Source: http://www.myajc.com/news/news/local/legislators-pondering-a-marta-expansion-referendum/npK4H/?utm_source=Marco%2C+MARTA+-+GaPundit+for+November+12%2C+2015&utm_campaign=GaPundit+Todd+Rehm+Georgia+Politics+04202015&utm_medium=email
Comments
Brandon
Beach is the head of Northpoint Mall CID. He has been carping for the “up 400”
heavy rail to Northpoint since 2012. It’s a $2.5 billion boondoggle.
Fran
Millar is wrong about expanding to other counties. MARTA is the creature of
DeKalb and Fulton and now Clayton for buses and should remain that way.
MARTA bus
and train ridership is still around 3% of the population and the cost of
maintaining MARTA is double its revenue.
It’s a failed, subsidized business plan that doesn’t break even.
The MARTA
train is a really expensive mode of transportation. $2.5 billion could buy new
cars for 100,000 MARTA riders.
Bus
transportation should be privatized and run by private companies with no tax
subsidies.
$2.5
billion could mill and resurface 25,000 lane-miles of broken asphalt roads.

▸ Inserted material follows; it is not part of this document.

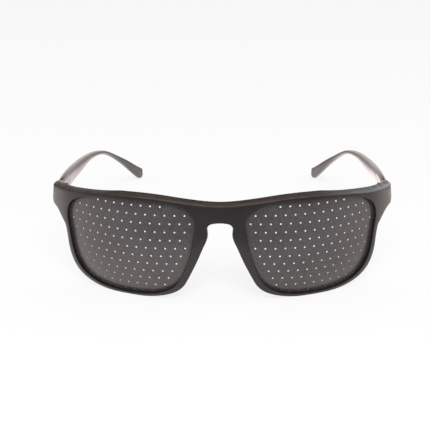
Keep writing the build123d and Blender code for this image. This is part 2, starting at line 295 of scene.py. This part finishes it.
if scene.world is None:
    scene.world = bpy.data.worlds.new("studio")
room = Finish(scene.world)
direction = room.node("TexCoord", {}, {}, "Generated")
to_right = room.part_of(direction, "X")
backwards = room.part_of(direction, "Y")
upwards = room.part_of(direction, "Z")
aside = room.fade(room.size_of(to_right), *side_start)
backdrop = (room.fade(backwards, *backdrop_depth) * room.drop(upwards, *backdrop_top)
            * (1 - aside * side_dim))
ceiling = room.fade(upwards, *ceiling_start)
window = (room.fade(to_right, *window_left) * room.drop(to_right, *window_right)
          * room.fade(backwards, *window_depth)
          * room.fade(upwards, *window_sill) * room.drop(upwards, *window_top))
print("room with backdrop, ceiling and window")

# %% Room's light
plain_sight = room.node("LightPath", {}, {}, "Is Camera Ray")
reflection = room.node("LightPath", {}, {}, "Is Glossy Ray")
transmission = room.node("LightPath", {}, {}, "Is Transmission Ray")
other = (1 - plain_sight) * (1 - reflection) * (1 - transmission)
reflected_level = (backdrop * (1 - room_dark) + room_dark
                   + ceiling * ceiling_light + window * window_light)
tint = room.blend(backdrop, brown_dark, warm_white)
tint = room.blend(window, tint, window_blue)
tint = room.blend(reflection, pure_white, tint)
strength = plain_sight + transmission + reflection * reflected_level + other * world_light
glow = room.node("Background", {}, {"Color": tint, "Strength": strength})
room.node("OutputWorld", {}, {"Surface": glow})
print("room has", len(room.tree.nodes), "nodes")

# %% [markdown]
# Three soft boxes light the object itself: one in front and above, and one at each side.
# Large and weak, they leave no hard shadow. A lamp shines down its own -Z, so each is
# turned to face the glasses.

# %% Lamps
key_place = (0.05, -0.62, 0.62)
key_size = 0.35
key_power = 3.8
fill_places = {"left_fill": (-0.7, 0.1, 0.3), "right_fill": (0.7, 0.1, 0.3)}
fill_size = 0.5
fill_power = 0.9


def soft_lamp(name, place, size, power):
    """A square soft box that faces the glasses."""
    bpy.ops.object.light_add(type="AREA", location=place)
    lamp = bpy.context.object
    lamp.name = name
    lamp.data.size = size
    lamp.data.energy = power
    lamp.rotation_euler = (aim - Vector(place)).to_track_quat("-Z", "Y").to_euler()
    print(name, "of", power, "W at", place)


soft_lamp("key", key_place, key_size, key_power)
for fill, fill_place in fill_places.items():
    soft_lamp(fill, fill_place, fill_size, fill_power)

# %% [markdown]
# Moulded plastic is never one flat colour. The tool that made it leaves a fine grain,
# which breaks up reflections, and handling polishes some places more than others. Both
# are noise: a small one for the grain, which also drives a bump, and a large one that
# shifts the roughness slowly over the piece. Object coordinates keep the grain at its
# real size. A thin clear coat stands for the polish, and its weight may change from
# place to place.

# %% Plastic
cloud_size = 18 * mm
cloud_share = 0.4
cloud_rough = 0.12
cloud_detail = 1.0
grain_rough = 0.08
grain_detail = 2.0
noise_middle = 0.5
plastic_ior = 1.5
bump_strength = 0.5


def noise(finish, size, detail=grain_detail):
    """Noise between 0 and 1 with lumps of about the given size in metres."""
    return finish.node("TexNoise", {}, {
        "Vector": finish.place(), "Scale": 1 / size, "Detail": detail})


def black_plastic(name, dark, pale, rough, grain, depth, coat, coat_rough,
                  spread=noise_middle):
    """Moulded plastic with a grain of the given size and depth, and its own polish."""
    finish = Finish(bpy.data.materials.new(name))
    lumps = finish.fade(noise(finish, grain), noise_middle - spread, noise_middle + spread)
    cloud = noise(finish, cloud_size, cloud_detail)
    mixed = lumps * (1 - cloud_share) + cloud * cloud_share
    least_rough = rough - (cloud_rough + grain_rough) / 2
    roughness = cloud * cloud_rough + lumps * grain_rough + least_rough
    bump = finish.node("Bump", {}, {
        "Height": lumps, "Strength": bump_strength, "Distance": depth})
    skin = finish.node("BsdfPrincipled", {}, {
        "Base Color": finish.blend(mixed, dark, pale), "Roughness": roughness,
        "Normal": bump, "IOR": plastic_ior, "Coat Weight": coat(finish),
        "Coat Roughness": coat_rough})
    finish.node("OutputMaterial", {}, {"Surface": skin})
    print(name, "has", len(finish.tree.nodes), "nodes")
    return finish.owner


# %% [markdown]
# The front is almost black and handled most at its end pieces, which are polished to a
# shine. The temples are polished where they leave the hinges and satin at the tips. Worn
# edges are smoother than the faces beside them, and a little paler, partly from wear and
# partly as a painted highlight along the rounded edges.

# %% Front and temple plastic
end_pieces = (60 * mm, 68 * mm)
middle_shine = 0.25
temple_wear = (0 * mm, 60 * mm)
edge_shine = 0.6


def front_polish(finish):
    """More shine on the end pieces than between them."""
    off_middle = finish.size_of(finish.part_of(finish.place(), "X"))
    return finish.fade(off_middle, *end_pieces) * (1 - middle_shine) + middle_shine


def temple_polish(finish):
    """Full shine from the hinge to about a third of the way, and none at the tip."""
    return finish.drop(finish.part_of(finish.place(), "Y"), *temple_wear)


def edge_polish(finish):
    """Worn edges shine all along, here and there a little less."""
    return noise(finish, cloud_size) * (1 - edge_shine) + edge_shine


front_plastic = black_plastic(
    "front_plastic", (0.008, 0.007, 0.008, 1), (0.020, 0.016, 0.015, 1),
    rough=0.34, grain=0.5 * mm, depth=0.006 * mm, coat=front_polish, coat_rough=0.2)
# Paler edge colour: partly wear, partly a painted highlight along the rounded edges.
edge_wear_and_highlight_plastic = black_plastic(
    "worn_edge_plastic", (0.020, 0.017, 0.015, 1), (0.045, 0.038, 0.034, 1),
    rough=0.26, grain=0.5 * mm, depth=0.003 * mm, coat=edge_polish, coat_rough=0.18)
temple_plastic = black_plastic(
    "temple_plastic", (0.030, 0.026, 0.024, 1), (0.050, 0.042, 0.038, 1),
    rough=0.20, grain=0.5 * mm, depth=0.002 * mm, coat=temple_polish, coat_rough=0.06)

# %% [markdown]
# The plates are of a greyer plastic with a visible speckle. Their noise is stretched to a
# stronger contrast. The walls of the holes are cut, not moulded, so they are duller. They
# are also painted paler, a painted light that makes the holes read brighter.

# %% Plate plastic
plate_shine = 0.7
wall_shine = 0.1


def plate_polish(finish):
    """A nearly even shine with slow clouds."""
    return noise(finish, cloud_size) * (1 - plate_shine) + plate_shine


def wall_polish(finish):
    """A cut wall has only a trace of shine."""
    return noise(finish, cloud_size) * wall_shine


plate_plastic = black_plastic(
    "plate_plastic", (0.020, 0.017, 0.019, 1), (0.076, 0.066, 0.070, 1),
    rough=0.36, grain=0.55 * mm, depth=0.012 * mm, coat=plate_polish, coat_rough=0.25,
    spread=0.22)
# Paler hole walls: painted light that makes the holes read brighter.
painted_light_wall_plastic = black_plastic(
    "hole_wall_plastic", (0.06, 0.052, 0.052, 1), (0.14, 0.12, 0.12, 1),
    rough=0.5, grain=0.3 * mm, depth=0.005 * mm, coat=wall_polish, coat_rough=0.2)

# %% [markdown]
# The hinges are small steel stampings. Steel is all reflection, so its colour goes into
# a metallic shader, and fine scratches come from noise that is stretched a long way in
# one direction. They shift the colour and the roughness together.

# %% Steel
scratch_width = 0.12 * mm
scratch_stretch = 20
scratch_rough = 0.2


def steel(name, dark, pale, rough):
    """Brushed steel with scratches along X."""
    finish = Finish(bpy.data.materials.new(name))
    stretched = finish.node("Mapping", {}, {
        "Vector": finish.place(), "Scale": (1 / scratch_stretch, 1, 1)})
    scratches = finish.node("TexNoise", {}, {"Vector": stretched, "Scale": 1 / scratch_width})
    skin = finish.node("BsdfPrincipled", {}, {
        "Base Color": finish.blend(scratches, dark, pale), "Metallic": 1.0,
        "Roughness": scratches * scratch_rough + (rough - scratch_rough / 2)})
    finish.node("OutputMaterial", {}, {"Surface": skin})
    print(name, "has", len(finish.tree.nodes), "nodes")
    return finish.owner


hinge_steel = steel("hinge_steel", (0.17, 0.165, 0.16, 1), (0.23, 0.225, 0.22, 1), 0.36)
screw_steel = steel("screw_steel", (0.26, 0.255, 0.25, 1), (0.34, 0.335, 0.33, 1), 0.30)

# %% [markdown]
# A solid from the frame is a bag of loose triangles with knife-sharp edges, and it may
# not be changed itself. So each piece is made from a copy, merged into one skin. An edge
# can be softened by remeshing and smoothing, but that eats thin rims. A Bevel modifier
# keeps every face where it is and rounds only the edges that are sharper than a set
# angle, so the bevel is the better way here.

# %% Copies
merge_distance = 0.001 * mm


def copy_of(node, name):
    """A merged copy of a solid's mesh, as an object of its own."""
    bpy.ops.object.select_all(action="DESELECT")
    solid = frame["nodes"][node]
    solid.select_set(True)
    bpy.context.view_layer.objects.active = solid
    bpy.ops.object.duplicate()
    piece = bpy.context.object
    piece.parent = None
    piece.matrix_world = Matrix.Identity(matrix_size)
    piece.name = name
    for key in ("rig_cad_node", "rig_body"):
        if key in piece:
            del piece[key]
    bpy.ops.object.mode_set(mode="EDIT")
    bpy.ops.mesh.select_all(action="SELECT")
    bpy.ops.mesh.remove_doubles(threshold=merge_distance)
    bpy.ops.object.mode_set(mode="OBJECT")
    return piece


def paint(piece, materials):
    """Give the piece these materials and no others."""
    piece.data.materials.clear()
    for material in materials:
        piece.data.materials.append(material)


def stand_in(piece, node):
    """Let the piece stand for the solid on the same body."""
    body = frame["nodes"][node].parent.name.removeprefix("body:")
    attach(piece, body)
    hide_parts(node)
    print(piece.name, len(piece.data.polygons), "faces on", body)


# %% [markdown]
# The front and the temples are mouldings. A mould can't have a sharp inside corner, so
# each edge gets a third of a millimetre of rounding. The bevel puts its new faces in the
# second material slot, which on the front is the worn, polished edge with its painted
# highlight.

# %% Front and temples
edge_width = 0.34 * mm
edge_segments = 3
edge_angle = radians(32)
edge_slot = 1
smooth_angle = radians(35)


def soften_edges(piece):
    """Round the piece's sharp edges with a bevel whose faces take the second material."""
    bevel = piece.modifiers.new("edges", "BEVEL")
    bevel.width = edge_width
    bevel.segments = edge_segments
    bevel.limit_method = "ANGLE"
    bevel.angle_limit = edge_angle
    bevel.use_clamp_overlap = True
    bevel.material = edge_slot
    bpy.context.view_layer.objects.active = piece
    bpy.ops.object.modifier_apply(modifier=bevel.name)
    bpy.ops.object.shade_smooth_by_angle(angle=smooth_angle)


def moulding(node, name, materials):
    """A moulded piece with softened edges."""
    piece = copy_of(node, name)
    paint(piece, materials)
    soften_edges(piece)
    stand_in(piece, node)


moulding("frame_front", "front_moulding", (front_plastic, edge_wear_and_highlight_plastic))
for side in sides:
    moulding(f"temple_{side}", f"temple_arm_{side}", (temple_plastic, temple_plastic))

# %% [markdown]
# The plates are the hardest to shade. Each face has well over a hundred holes, and the
# long thin triangles between them would show as stars. The dished faces lie on a ball,
# though, so the right normal at a point is simply the line from the ball's centre. Those
# normals are written onto the mesh. The walls of the holes and the rim keep their own.

# %% Dished shading
dish_centre = Vector((13.074 * mm, -13.051 * mm, 25.857 * mm))
least_facing = 0.7
face_slot = 0
wall_slot = 1
no_normal = (0, 0, 0)


def shade_dished(plate, centre):
    """Shade the dished faces as the ball they lie on, and give the hole walls their slot."""
    mesh = plate.data
    normals = []
    for face in mesh.polygons:
        facing = face.normal.dot((face.center - centre).normalized())
        dished = abs(facing) >= least_facing
        face.material_index = face_slot if dished else wall_slot
        for corner in face.vertices:
            straight = (mesh.vertices[corner].co - centre).normalized()
            if facing < 0:
                straight = -straight
            normals.append(straight if dished else no_normal)
    mesh.normals_split_custom_set(normals)
    print(plate.name, "shaded as a ball")


# %% Plates
def smooth_copy(node, name, materials):
    """A merged copy whose round faces are shaded smooth and whose edges stay crisp."""
    piece = copy_of(node, name)
    bpy.ops.object.shade_smooth_by_angle(angle=smooth_angle)
    paint(piece, materials)
    stand_in(piece, node)
    return piece


for side in sides:
    plate = smooth_copy(
        f"lens_{side}", f"pinhole_plate_{side}", (plate_plastic, painted_light_wall_plastic))
    flip = 1 if side == "left" else -1
    shade_dished(plate, Vector((flip * dish_centre.x, dish_centre.y, dish_centre.z)))

# %% [markdown]
# The hinge parts are cut and stamped, so their edges stay crisp. They only need round
# faces that look round, and their steel.

# %% Hinge metal
hinge_parts = (
    ("front_hinge_leaf", hinge_steel, "hinge"),
    ("temple_hinge_leaf", hinge_steel, "hinge"),
    ("hinge_screw", screw_steel, "screw"),
    ("front_leaf_screws", screw_steel, "screw"),
    ("temple_leaf_screws", screw_steel, "screw"))

for side in sides:
    for part, metal, slot in hinge_parts:
        smooth_copy(f"{part}_{side}", f"{part}_metal_{side}", (metal,))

That is what tax dollars should be paying for.
Norb
Leahy, Dunwoody GA Tea Party Leader
1 comment:
We absolutely should expand MARTA in Fulton and DeKalb and any criticism needs to recognize that it's an unfinished project. If you built the frame of a house but never built a roof over it and completed it, of course you wouldn't live in it.
With desperately needed expansion, the 3% that currently utilize it will grow significantly because it will go more places people need to travel.
As far as the 'subsidy', do you seriously think roads are 'free'? What kind of return do they provide? Also, 100,000 additional cars on Atlanta's gridlocked roads would be just brilliant.